The third provocation for the massive summer protests is a sense of alienation of younger Israelis from the political system. “When you belong to a small society, you expect that each and everyone counts,” Trajtenberg said. “And when you feel that is not the case, that you don’t have the voice, that the political system is looking down on you and not paying attention to you, that the institutions of government are not tuned to your needs, you feel alienation.”

The preparation of Trajtenberg’s report was not a dry, academic effort, but a careful process of listening to the protestors and conveying their demands to the government, he said.

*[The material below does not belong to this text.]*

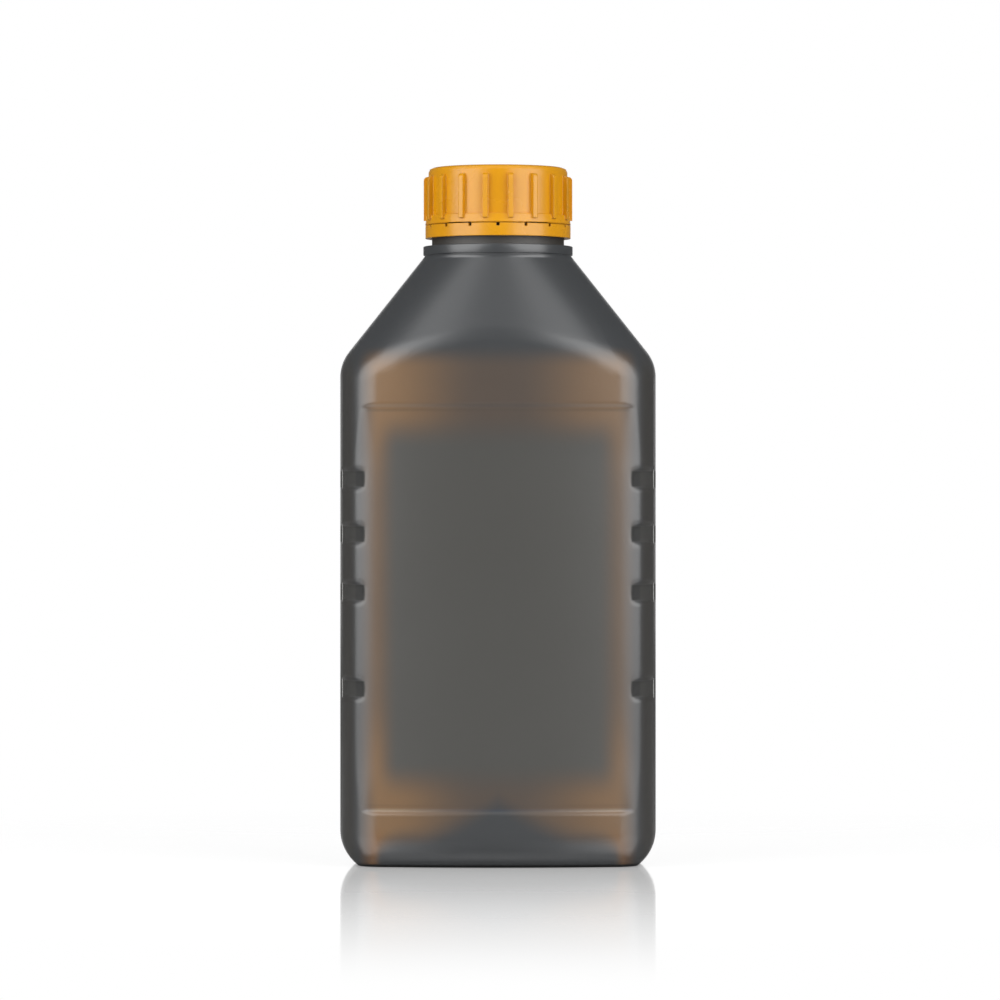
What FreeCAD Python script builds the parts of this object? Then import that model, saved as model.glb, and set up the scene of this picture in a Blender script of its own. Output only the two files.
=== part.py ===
import FreeCAD, Part
import Sketcher

import math
import os

Vector = FreeCAD.Vector

# Sizes in millimetres and degrees, one name for each size of the real bottle
SIZES = [
    ("body_width", 105.0),
    ("body_depth", 70.0),
    ("front_crown_radius", 220.0),
    ("side_crown_radius", 150.0),
    ("corner_radius", 14.5),
    ("wall", 1.2),
    ("heel_radius", 14.0),
    ("heel_height", 11.0),
    ("inside_heel_bevel", 9.5),
    ("base_recess_length", 76.0),
    ("base_recess_width", 42.0),
    ("base_recess_height", 9.0),
    ("shoulder_foot_height", 150.0),
    ("shoulder_foot_width", 130.6),
    ("shoulder_foot_depth", 90.0),
    ("shoulder_foot_front_radius", 160.0),
    ("shoulder_foot_side_radius", 140.0),
    ("shoulder_foot_corner_radius", 26.0),
    ("shoulder_top_height", 202.0),
    ("shoulder_top_width", 48.4),
    ("shoulder_top_crown_radius", 24.6),
    ("shoulder_top_corner_radius", 23.8),
    ("shoulder_wall", 1.5),
    ("ridge_radius", 13.5),
    ("panel_low", 18.6),
    ("panel_rise", 1.0),
    ("panel_recess", 0.8),
    ("panel_ledge", 1.0),
    ("grip_height_one", 58.6),
    ("grip_height_two", 90.2),
    ("grip_height_three", 109.4),
    ("grip_height_four", 127.5),
    ("grip_opening", 7.0),
    ("grip_floor", 5.0),
    ("grip_depth", 1.7),
    ("grip_front_reach", 44.3),
    ("grip_side_reach", 18.0),
    ("grip_side_shift", 0.9),
    ("collar_radius", 24.9),
    ("collar_height", 4.0),
    ("neck_radius", 22.0),
    ("bead_radius", 22.5),
    ("bead_low", 7.4),
    ("bead_height", 1.2),
    ("finish_radius", 20.8),
    ("bore_radius", 19.0),
    ("ring_radius", 24.2),
    ("ring_low", 5.7),
    ("ring_height", 4.2),
    ("ring_lip_height", 1.2),
    ("ring_clearance", 0.3),
    ("window_count", 16),
    ("window_width", 1.0),
    ("window_height", 1.0),
    ("slit_gap", 0.35),
    ("cap_height", 18.9),
    ("cap_radius", 23.15),
    ("cap_edge", 1.5),
    ("cap_edge_break", 0.45),
    ("cap_wall", 1.25),
    ("cap_top_thickness", 1.6),
    ("flange_height", 2.8),
    ("flange_low_radius", 24.25),
    ("flange_high_radius", 23.75),
    ("rib_count", 18),
    ("rib_radius", 24.75),
    ("rib_width", 1.7),
    ("rib_length", 13.2),
    ("rib_end_radius", 1.3),
    ("liner_thickness", 0.8),
    ("liner_clearance", 0.35),
    ("seal_gap", 0.1),
    ("label_side_margin", 14.0),
    ("label_low_margin", 7.4),
    ("label_high_margin", 5.0),
    ("label_corner_radius", 4.5),
    ("label_thickness", 0.25),
    ("label_gap", 0.15),
    ("oil_level", 163.0),
    ("oil_gap", 0.3),
    ("oil_ridge_gap", 2.5),
]

doc = FreeCAD.newDocument("oil_bottle")
sheet = doc.addObject("Spreadsheet::Sheet", "Sizes")
size = {}
for row, (alias, value) in enumerate(SIZES, start=1):
    sheet.set("A%d" % row, alias)
    sheet.set("B%d" % row, str(value))
    sheet.setAlias("B%d" % row, alias)
    size[alias] = value
doc.recompute()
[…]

“We saw our role as translating the clamor of the people into a language that the government, the political body, can understand and do something about,” Trajtenberg said.

The committee engaged the protesters and the public in a dialogue through social media and public meetings that were broadcast live on the Internet, and sometimes on television. The passions of the protesters ran high, which is unusual for young Israelis who have various obligations — army, reserve duty, work and early marriage and children.

“It’s heavy stuff, and you struggle through it,” Trachtenberg said, “But you don’t have the awareness, the predisposition, the energy to affect your life by affecting politics. Then they discovered that they can do it. Something awakened.”

While in the past social issues had played second or third fiddle behind the Palestinians, Iran, and even the religious-secular divide in Israel, they suddenly took center stage this summer. Though some thought that the terrorist attacks in Eilat and rockets from Gaza would quash the demonstrations, as had been true in the 1990s when protests were postponed due to security issues were at hand, that did not happen.

“That’s something new; something that was unthinkable in Israel, and something I see as very positive,” Trajtenberg said. “You have to control your destiny in spite of the [Israeli-Palestinian] conflict.”

As for the degree to which the government will adopt and implement the recommendations in his report, Trajtenberg takes a long view and is hopeful. One big success for Trajtenberg, given Netanyahu’s stated political platform of reducing taxes, are tax increases on wealthy individuals and corporations that have reversed Netanyahu’s earlier policy decisions. For example, the marginal income tax, which was supposed to decline to 37 percent by 2017, was raised from 45 to 48 percent. Additionally, a measure exempting Internet purchases from all taxes has gone through.

Trajtenberg emphasized that achieving real results requires a social transformation.

“If we want to build a more just society, it takes much more than social protest, a committee, a report, and recommendations,” he said. “It requires a different state of mind, a different kind of body politic.”

For Trajtenberg, Israel and the entire Western world are facing a serious challenge in that, “We lack collectively a coherent model of what does it mean to have a market economy that works on more just principles.”

Pushing aside socialism as an ism in the graveyard of the 20th century, for people who share his hair color (he is 61), Trajtenberg warned, “You don’t build a new socioeconomic model with nostalgia. We need to reinvent things.” Socialism, in his opinion, failed miserably because it went against human nature. “The big challenge,” he said, “is how to go along with human nature and build a fairer and more just society.”

In the next elections, Trajtenberg is convinced that both the issues from the protests and the new generation of Israelis who care about them will play a significant role.

“They care beyond their personal careers; they care about their society,” he said. “It has done something to transform Israeli society in ways we couldn’t imagine before, and it won’t be more of the same.”